The cost versus quality dilemma was resolved by Edward Deming, a prophet without honour in his native America. His insight was that low quality has a much greater cost than the money saved during production; the cost of repairing or replacing a defective new car was huge, quite apart from the effect it had on reputation. Deming effectively reframed the of cost so it included more business units or actors over a longer time.
Sustainability, similarly: the costs look very different when you look at lifetime value rather than cost of acquisition or installation.
Short-term, long-term
It’s not a universal law, more a heuristic, but the “rock” tends towards the short-term health of the organisation, while the “whirlpool” tends towards its long-term health.
This is one of the reasons why much of the recent work on dilemma thinking has been done by people associated with the Three Horizons thinking, notably around the International Futures Forum.

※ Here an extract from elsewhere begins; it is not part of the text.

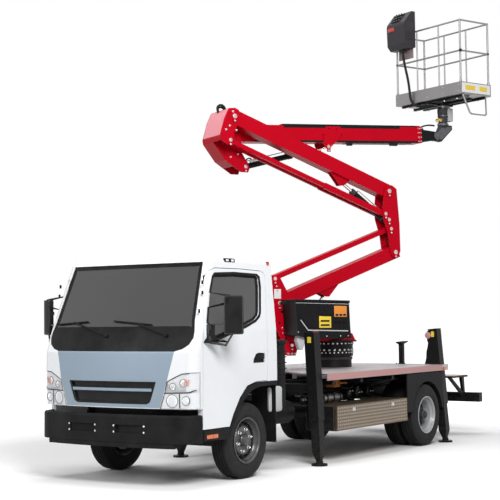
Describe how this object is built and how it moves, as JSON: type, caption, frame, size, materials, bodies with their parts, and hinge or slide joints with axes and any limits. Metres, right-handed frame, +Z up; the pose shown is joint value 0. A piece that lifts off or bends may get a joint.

Without re-rehearsing the whole body of Three Horizons thinking (there are plenty of other posts on The Next Wave about this), the reason that dilemma resolution is valuable is that it is a constructive way for the Horizon 1 managers, the Horizon 3 visionaries, and the Horizon 2 entrepreneurs to have a respectful and creative conversation about getting to that better place where the eagle flies. All of the alternatives are worse, some fatally so.